When I was in seventh grade, we began to study evolution in public school. And in that charming way that seventh-graders have, we showed up at Hebrew school and announced to the rabbi that the Torah wasn’t true — we had just been taught the real truth about the origin of the world and everything in it.

The rabbi’s response was that we were the ones who were wrong — there was no real contradiction between what our public school teacher had told us and what the Torah taught. The essential teaching of Bereshit was that God created the world and everything in it. Whether God could do that in six days or by setting in motion the Big Bang and the process of evolution that would unfold over millions or billions of years wasn’t really important. In the beginning God created heaven and earth — how God did it wasn’t something that we could know or that we needed to know.

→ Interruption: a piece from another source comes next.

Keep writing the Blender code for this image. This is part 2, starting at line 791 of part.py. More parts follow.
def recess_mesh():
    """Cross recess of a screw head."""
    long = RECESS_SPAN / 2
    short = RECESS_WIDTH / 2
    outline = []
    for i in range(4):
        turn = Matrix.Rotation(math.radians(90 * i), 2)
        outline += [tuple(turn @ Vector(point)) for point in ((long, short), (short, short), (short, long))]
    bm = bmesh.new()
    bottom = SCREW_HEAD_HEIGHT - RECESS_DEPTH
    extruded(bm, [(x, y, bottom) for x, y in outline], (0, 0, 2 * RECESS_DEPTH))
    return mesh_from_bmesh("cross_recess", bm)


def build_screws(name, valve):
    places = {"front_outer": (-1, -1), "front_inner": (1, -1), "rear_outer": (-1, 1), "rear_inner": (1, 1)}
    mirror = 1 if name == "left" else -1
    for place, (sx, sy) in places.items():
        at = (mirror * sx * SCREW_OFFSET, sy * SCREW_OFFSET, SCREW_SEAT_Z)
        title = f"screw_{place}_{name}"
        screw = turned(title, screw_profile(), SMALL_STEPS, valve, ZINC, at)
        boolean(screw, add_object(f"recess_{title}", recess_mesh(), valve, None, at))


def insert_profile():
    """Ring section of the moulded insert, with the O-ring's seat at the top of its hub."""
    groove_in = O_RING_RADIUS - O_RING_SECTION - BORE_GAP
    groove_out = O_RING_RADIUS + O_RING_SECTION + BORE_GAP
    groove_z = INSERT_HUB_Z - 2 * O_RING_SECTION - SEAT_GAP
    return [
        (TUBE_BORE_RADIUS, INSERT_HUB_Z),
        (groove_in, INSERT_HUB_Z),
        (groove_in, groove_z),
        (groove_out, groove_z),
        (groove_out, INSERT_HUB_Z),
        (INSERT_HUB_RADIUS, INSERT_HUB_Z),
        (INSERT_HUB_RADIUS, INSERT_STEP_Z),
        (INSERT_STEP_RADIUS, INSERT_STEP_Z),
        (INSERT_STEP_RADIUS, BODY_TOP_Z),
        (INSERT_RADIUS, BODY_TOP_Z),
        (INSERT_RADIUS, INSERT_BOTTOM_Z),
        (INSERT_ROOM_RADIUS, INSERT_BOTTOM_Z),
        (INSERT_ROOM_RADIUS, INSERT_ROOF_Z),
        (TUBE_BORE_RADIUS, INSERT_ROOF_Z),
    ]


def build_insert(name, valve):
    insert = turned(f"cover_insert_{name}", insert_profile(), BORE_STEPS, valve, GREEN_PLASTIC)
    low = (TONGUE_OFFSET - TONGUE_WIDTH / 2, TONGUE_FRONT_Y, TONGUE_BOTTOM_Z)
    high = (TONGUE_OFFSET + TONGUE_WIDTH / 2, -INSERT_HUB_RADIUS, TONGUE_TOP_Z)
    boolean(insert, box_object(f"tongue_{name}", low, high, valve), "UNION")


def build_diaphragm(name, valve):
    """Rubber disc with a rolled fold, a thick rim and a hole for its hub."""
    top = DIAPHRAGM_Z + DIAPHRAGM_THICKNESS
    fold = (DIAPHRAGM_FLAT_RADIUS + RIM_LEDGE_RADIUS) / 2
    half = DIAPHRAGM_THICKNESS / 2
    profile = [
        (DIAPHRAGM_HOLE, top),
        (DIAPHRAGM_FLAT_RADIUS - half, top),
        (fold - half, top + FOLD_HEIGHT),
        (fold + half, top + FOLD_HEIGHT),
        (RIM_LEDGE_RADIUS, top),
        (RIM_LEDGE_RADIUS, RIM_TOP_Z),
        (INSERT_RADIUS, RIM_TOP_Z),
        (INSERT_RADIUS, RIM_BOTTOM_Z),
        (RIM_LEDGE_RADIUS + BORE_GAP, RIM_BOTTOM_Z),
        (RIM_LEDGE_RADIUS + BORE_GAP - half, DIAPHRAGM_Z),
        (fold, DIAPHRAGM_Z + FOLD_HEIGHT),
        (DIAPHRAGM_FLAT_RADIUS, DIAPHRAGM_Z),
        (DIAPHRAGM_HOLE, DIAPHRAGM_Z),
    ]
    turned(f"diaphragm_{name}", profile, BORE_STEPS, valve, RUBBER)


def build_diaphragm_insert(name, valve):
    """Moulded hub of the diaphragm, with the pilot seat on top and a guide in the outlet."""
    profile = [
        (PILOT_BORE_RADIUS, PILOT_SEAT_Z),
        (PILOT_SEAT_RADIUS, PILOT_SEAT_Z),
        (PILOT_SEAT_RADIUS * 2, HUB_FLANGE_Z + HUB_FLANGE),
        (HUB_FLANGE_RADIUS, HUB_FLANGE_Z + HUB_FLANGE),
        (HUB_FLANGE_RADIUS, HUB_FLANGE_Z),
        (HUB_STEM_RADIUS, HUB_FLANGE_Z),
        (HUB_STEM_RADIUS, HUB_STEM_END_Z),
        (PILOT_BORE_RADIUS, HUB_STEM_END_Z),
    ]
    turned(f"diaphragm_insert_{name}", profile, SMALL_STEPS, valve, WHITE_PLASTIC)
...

The Talmud puts it this way: “The Torah speaks in human language.” When the Torah speaks about God, who is beyond human understanding, it speaks in metaphors. When the Torah says “the hand of God,” it doesn’t mean that God has actual hands with fingers and bones and muscles. Rather, it means that just as we affect the world using our hands, so too God affects the world, even if we are not able to describe exactly how He does it. Religious truth and scientific truth aren’t in conflict because they don’t operate in the same realm.

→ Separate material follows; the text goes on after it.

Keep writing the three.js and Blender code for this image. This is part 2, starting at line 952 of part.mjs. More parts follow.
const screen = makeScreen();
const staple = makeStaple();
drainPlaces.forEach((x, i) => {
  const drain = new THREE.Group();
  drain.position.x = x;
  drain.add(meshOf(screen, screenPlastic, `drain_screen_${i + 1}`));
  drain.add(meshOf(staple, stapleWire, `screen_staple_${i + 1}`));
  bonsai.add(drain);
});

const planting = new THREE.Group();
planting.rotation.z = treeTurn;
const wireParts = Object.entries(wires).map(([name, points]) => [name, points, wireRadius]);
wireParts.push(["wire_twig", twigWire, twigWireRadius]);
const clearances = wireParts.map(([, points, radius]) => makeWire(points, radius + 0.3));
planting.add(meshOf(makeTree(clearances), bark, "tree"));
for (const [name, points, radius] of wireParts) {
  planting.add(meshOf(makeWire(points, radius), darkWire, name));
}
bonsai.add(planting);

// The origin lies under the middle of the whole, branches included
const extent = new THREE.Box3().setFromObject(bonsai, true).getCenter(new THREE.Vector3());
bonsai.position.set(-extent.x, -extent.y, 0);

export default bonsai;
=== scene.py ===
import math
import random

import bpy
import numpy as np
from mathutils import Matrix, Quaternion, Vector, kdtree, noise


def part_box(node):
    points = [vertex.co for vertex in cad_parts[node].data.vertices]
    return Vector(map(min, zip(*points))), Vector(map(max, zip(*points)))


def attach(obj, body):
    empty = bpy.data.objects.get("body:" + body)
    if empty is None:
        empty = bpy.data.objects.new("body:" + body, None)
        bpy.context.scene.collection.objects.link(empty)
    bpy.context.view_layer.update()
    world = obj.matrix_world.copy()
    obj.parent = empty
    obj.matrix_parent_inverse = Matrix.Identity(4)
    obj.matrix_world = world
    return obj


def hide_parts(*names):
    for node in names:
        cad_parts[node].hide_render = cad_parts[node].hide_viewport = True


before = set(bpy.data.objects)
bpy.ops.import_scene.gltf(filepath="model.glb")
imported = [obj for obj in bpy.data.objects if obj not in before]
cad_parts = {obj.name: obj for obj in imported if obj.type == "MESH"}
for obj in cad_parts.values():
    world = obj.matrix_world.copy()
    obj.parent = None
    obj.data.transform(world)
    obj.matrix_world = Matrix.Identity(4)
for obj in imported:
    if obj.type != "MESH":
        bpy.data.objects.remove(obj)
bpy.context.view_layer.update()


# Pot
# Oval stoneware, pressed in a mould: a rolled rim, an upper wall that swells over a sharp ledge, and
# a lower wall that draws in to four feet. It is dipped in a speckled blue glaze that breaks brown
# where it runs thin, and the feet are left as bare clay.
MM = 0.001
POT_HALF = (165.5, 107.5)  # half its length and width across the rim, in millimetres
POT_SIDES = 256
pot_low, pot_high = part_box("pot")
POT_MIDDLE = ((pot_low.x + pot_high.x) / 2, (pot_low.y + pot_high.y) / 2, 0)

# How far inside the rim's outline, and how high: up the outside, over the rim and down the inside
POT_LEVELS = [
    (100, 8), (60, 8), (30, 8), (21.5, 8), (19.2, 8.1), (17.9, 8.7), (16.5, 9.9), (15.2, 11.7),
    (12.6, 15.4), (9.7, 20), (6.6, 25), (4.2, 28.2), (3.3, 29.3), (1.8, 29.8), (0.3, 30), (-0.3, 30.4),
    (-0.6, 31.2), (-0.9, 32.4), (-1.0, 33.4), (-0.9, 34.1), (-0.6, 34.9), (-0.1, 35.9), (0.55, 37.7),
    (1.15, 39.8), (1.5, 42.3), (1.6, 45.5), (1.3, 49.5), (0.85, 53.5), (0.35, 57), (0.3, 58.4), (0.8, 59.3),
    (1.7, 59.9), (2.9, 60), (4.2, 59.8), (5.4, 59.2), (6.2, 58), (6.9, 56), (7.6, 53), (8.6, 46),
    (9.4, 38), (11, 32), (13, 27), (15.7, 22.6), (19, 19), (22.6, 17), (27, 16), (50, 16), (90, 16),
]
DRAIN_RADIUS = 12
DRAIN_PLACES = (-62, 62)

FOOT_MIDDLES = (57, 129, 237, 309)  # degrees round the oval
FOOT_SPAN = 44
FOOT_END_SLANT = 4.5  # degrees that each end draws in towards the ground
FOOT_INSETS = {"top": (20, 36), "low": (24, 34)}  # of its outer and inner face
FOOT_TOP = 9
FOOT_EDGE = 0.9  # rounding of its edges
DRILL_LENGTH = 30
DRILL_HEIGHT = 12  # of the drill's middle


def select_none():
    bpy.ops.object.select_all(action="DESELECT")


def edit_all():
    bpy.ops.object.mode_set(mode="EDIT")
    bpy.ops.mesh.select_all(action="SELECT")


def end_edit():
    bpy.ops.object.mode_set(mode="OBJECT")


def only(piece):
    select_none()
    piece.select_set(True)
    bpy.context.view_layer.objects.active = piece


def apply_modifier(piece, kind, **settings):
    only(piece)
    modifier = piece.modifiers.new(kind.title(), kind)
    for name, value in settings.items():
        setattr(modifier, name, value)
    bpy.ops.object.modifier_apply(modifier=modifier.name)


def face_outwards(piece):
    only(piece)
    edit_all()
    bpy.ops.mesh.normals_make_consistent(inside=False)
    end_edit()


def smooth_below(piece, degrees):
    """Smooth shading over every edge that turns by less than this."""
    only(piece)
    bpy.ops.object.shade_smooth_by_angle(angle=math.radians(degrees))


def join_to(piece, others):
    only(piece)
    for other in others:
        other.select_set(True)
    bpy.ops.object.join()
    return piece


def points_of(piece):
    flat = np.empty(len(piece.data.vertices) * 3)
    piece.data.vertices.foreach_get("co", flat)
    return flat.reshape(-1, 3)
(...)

Scientist Carl Sagan wrote:

At the beginning of this universe, there were no galaxies, stars or planets, no life or civilizations, merely a uniform radiant fireball filling all space. The passage from the Chaos of the Big Bang to the Cosmos that we are beginning to know is the most awesome transformation of matter and energy that we have been privileged to glimpse. And, until we find more intelligent beings elsewhere, we are ourselves the most spectacular of all the transformations — the remote descendants of the Big Bang, dedicated to understanding and further transforming the Cosmos from which we spring.

You will notice, of course, that Sagan’s account says nothing about the origin of the “uniform radiant fireball” or the Big Bang. So why not, as my childhood rabbi taught us, “In the beginning, God created heaven and earth.”